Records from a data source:

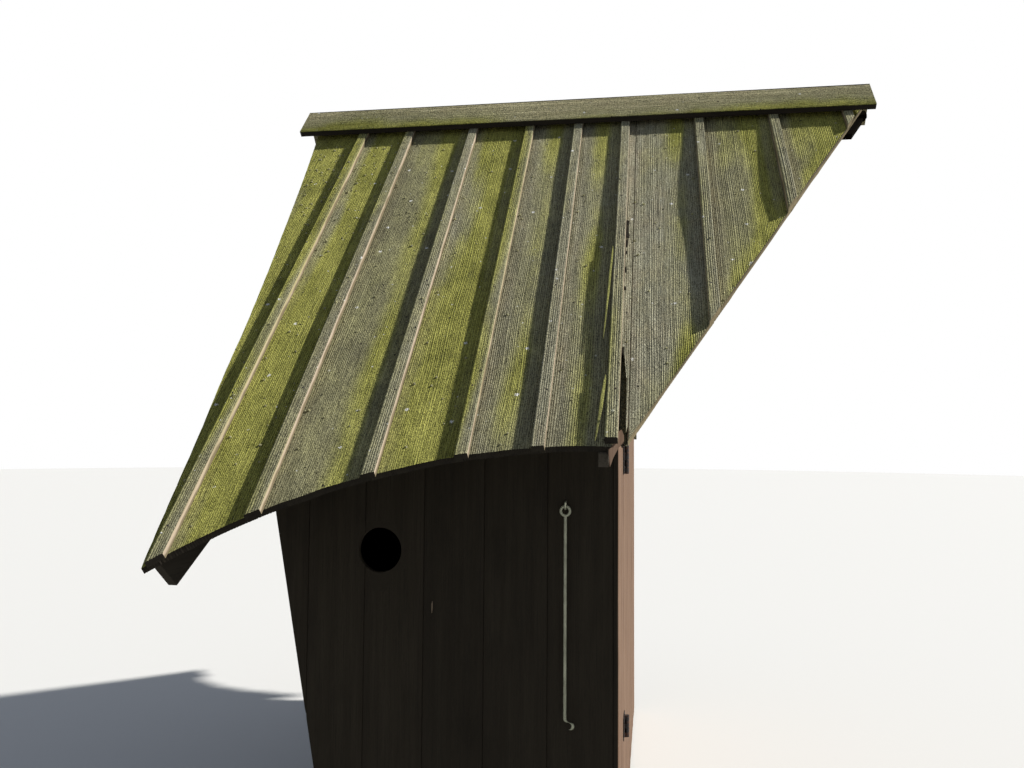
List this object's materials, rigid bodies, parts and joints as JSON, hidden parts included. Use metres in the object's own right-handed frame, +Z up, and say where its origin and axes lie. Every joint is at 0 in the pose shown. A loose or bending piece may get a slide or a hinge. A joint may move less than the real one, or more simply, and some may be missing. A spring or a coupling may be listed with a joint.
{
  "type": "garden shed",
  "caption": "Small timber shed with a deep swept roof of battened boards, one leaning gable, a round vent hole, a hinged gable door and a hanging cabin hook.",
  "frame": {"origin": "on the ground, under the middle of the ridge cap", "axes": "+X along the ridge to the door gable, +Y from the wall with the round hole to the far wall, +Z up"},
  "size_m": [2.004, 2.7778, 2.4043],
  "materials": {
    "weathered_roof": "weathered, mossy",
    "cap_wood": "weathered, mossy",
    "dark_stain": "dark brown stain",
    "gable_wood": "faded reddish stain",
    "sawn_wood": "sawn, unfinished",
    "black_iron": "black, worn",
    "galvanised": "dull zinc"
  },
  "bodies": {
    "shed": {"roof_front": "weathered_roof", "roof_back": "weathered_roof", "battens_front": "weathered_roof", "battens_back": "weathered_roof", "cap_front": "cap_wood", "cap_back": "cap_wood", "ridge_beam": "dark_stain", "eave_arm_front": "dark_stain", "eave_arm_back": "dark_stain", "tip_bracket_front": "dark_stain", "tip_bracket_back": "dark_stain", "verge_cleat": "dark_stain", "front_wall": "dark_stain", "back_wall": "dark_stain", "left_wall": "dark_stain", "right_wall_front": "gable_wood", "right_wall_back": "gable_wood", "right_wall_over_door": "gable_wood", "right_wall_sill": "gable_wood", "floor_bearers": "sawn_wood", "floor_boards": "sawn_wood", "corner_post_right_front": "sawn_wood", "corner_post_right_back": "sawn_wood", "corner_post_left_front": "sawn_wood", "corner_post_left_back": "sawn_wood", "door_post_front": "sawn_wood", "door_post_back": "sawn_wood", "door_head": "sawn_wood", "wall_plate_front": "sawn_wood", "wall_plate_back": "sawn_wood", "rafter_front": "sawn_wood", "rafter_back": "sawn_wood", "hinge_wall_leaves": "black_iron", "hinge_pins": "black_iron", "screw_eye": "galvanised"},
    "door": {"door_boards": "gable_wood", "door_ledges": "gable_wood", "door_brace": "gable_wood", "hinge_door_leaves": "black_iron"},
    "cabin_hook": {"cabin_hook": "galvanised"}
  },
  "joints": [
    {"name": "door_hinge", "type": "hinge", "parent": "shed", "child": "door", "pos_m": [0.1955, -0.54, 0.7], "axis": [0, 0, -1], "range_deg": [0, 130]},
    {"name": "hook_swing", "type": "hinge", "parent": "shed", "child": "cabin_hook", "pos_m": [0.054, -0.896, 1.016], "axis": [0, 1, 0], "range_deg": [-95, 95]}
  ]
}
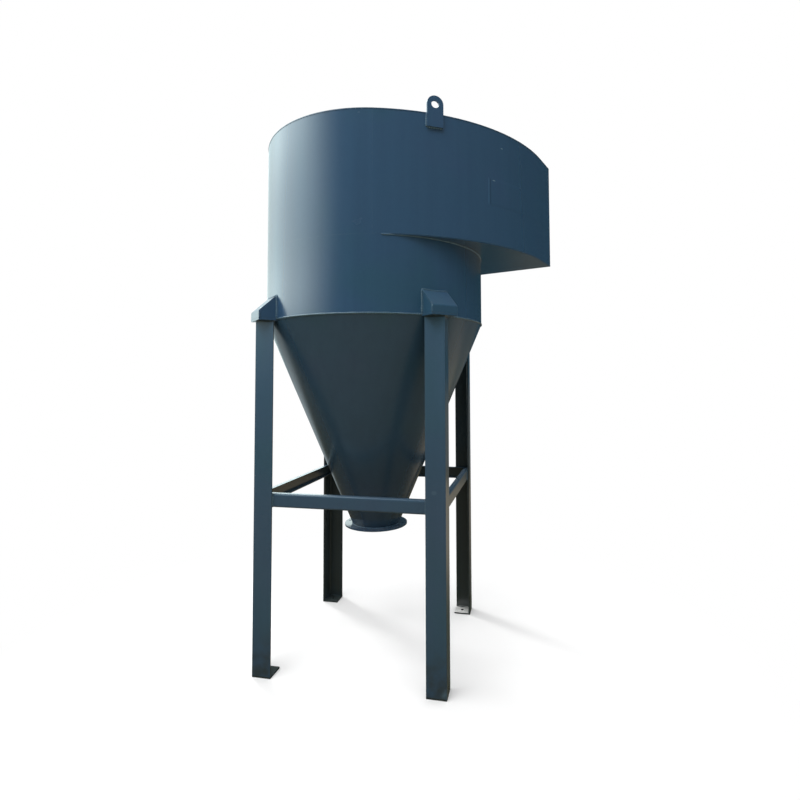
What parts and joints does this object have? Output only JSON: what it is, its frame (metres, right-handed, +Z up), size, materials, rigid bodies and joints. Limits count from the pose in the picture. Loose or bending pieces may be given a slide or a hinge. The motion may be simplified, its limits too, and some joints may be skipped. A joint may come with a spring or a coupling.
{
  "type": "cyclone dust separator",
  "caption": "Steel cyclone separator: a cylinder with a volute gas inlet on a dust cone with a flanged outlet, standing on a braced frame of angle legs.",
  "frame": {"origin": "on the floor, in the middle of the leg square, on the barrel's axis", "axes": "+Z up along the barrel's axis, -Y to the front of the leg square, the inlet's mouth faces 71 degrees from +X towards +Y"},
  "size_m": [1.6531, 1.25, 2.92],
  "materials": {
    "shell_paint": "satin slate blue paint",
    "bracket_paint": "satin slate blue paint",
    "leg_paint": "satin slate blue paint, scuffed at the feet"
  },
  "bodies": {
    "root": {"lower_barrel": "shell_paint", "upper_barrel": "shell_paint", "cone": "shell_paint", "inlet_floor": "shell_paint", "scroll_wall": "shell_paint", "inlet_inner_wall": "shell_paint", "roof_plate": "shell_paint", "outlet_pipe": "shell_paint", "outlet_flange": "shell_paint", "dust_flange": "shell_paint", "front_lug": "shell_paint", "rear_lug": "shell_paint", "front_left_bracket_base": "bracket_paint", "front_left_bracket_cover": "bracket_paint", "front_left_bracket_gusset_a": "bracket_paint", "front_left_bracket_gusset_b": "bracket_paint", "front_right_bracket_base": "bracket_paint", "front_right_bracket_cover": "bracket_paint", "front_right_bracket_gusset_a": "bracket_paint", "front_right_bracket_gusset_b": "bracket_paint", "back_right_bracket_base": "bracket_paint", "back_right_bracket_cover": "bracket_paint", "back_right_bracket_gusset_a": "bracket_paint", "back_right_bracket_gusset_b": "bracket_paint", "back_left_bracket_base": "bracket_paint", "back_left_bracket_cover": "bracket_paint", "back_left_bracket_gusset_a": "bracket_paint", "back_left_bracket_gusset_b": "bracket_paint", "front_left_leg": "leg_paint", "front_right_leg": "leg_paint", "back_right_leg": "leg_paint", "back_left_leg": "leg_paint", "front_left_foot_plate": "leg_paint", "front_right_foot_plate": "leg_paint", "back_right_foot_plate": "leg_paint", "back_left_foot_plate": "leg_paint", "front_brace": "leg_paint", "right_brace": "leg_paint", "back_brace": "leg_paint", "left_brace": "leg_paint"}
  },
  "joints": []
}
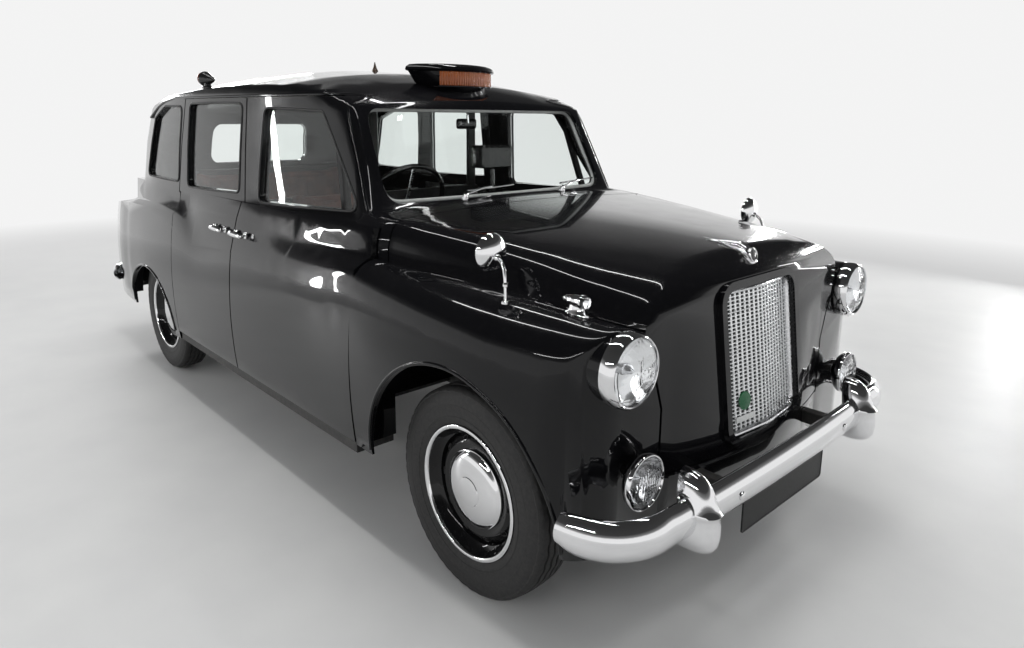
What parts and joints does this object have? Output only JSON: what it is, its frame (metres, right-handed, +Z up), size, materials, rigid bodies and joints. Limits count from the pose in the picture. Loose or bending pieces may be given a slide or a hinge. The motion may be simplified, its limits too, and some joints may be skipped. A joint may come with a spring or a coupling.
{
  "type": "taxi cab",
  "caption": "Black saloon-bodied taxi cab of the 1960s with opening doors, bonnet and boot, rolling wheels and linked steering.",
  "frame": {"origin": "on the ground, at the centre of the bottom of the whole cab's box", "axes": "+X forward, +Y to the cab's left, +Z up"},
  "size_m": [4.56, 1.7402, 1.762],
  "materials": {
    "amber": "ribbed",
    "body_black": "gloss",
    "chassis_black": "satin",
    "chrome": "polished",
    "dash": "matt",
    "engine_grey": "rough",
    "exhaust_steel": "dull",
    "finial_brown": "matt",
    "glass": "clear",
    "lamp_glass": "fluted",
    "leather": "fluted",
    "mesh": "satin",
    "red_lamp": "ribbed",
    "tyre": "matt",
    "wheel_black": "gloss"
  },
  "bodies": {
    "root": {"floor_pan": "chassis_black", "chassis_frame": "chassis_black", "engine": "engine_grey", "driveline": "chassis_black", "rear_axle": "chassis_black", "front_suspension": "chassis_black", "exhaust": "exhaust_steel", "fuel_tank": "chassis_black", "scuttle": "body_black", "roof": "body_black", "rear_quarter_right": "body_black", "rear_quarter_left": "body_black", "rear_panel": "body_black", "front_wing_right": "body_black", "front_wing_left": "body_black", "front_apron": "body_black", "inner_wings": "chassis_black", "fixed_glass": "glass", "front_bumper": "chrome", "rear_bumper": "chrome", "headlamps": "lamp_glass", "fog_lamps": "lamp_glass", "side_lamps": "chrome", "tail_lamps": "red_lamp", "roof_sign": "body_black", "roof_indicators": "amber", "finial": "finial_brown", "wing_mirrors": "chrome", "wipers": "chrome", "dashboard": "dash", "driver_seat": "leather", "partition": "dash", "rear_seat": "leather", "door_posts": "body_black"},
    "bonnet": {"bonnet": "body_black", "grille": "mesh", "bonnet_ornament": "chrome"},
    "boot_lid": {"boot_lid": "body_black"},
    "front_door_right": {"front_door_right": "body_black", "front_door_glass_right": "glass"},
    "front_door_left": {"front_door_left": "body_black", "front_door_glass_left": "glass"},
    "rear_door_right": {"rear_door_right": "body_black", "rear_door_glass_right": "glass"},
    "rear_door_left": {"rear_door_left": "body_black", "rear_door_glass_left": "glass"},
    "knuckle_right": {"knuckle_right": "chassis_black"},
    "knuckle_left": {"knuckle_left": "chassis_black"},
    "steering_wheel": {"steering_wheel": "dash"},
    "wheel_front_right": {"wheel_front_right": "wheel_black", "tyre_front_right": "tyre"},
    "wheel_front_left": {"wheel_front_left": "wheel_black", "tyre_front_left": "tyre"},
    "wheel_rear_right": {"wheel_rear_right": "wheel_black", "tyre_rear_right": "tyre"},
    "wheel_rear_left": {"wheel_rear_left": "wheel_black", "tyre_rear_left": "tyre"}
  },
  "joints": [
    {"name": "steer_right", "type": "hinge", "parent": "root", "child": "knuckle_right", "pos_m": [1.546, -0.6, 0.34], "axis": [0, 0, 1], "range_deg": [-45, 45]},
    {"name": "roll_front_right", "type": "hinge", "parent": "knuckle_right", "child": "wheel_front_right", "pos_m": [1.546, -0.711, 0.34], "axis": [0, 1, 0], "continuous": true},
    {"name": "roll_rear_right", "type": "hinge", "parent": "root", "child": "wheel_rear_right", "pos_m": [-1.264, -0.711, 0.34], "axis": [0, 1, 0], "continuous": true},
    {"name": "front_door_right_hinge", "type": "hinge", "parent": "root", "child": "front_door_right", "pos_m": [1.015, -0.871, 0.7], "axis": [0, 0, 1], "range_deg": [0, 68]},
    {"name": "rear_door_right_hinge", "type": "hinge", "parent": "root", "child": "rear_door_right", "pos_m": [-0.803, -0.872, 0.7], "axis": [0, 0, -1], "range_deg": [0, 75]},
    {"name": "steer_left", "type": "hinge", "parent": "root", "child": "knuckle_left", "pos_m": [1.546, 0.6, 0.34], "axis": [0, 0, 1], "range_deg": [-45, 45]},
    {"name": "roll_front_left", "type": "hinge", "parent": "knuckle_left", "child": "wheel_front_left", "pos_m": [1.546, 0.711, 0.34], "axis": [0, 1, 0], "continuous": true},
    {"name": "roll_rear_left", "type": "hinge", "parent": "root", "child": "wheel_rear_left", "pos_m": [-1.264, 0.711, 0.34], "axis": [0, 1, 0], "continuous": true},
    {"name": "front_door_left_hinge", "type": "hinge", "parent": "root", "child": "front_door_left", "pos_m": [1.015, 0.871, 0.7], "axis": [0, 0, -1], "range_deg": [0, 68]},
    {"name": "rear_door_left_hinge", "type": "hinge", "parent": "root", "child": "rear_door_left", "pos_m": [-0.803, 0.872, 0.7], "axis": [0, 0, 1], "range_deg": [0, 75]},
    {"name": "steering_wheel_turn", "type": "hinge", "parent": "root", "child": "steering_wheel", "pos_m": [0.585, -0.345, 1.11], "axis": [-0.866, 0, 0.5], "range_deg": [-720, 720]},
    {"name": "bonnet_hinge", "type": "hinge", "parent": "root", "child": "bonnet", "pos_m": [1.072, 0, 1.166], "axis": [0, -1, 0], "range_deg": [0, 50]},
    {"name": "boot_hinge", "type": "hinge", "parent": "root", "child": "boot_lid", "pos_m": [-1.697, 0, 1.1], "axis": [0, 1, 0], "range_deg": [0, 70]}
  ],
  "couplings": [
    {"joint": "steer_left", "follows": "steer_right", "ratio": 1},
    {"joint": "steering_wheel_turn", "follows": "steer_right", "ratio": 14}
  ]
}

# [What needs to be done]
List all lines where "origin" occurs.

# [Result for this task]
List this object's materials, rigid bodies, parts and joints as JSON, hidden parts included. Use metres in the object's own right-handed frame, +Z up, and say where its origin and axes lie. Every joint is at 0 in the pose shown. A loose or bending piece may get a slide or a hinge. A joint may move less than the real one, or more simply, and some may be missing. A spring or a coupling may be listed with a joint.
  "frame": {"origin": "on the ground, under the middle of the ridge cap", "axes": "+X along the ridge to the door gable, +Y from the wall with the round hole to the far wall, +Z up"},
  "frame": {"origin": "on the floor, in the middle of the leg square, on the barrel's axis", "axes": "+Z up along the barrel's axis, -Y to the front of the leg square, the inlet's mouth faces 71 degrees from +X towards +Y"},
  "frame": {"origin": "on the ground, at the centre of the bottom of the whole cab's box", "axes": "+X forward, +Y to the cab's left, +Z up"},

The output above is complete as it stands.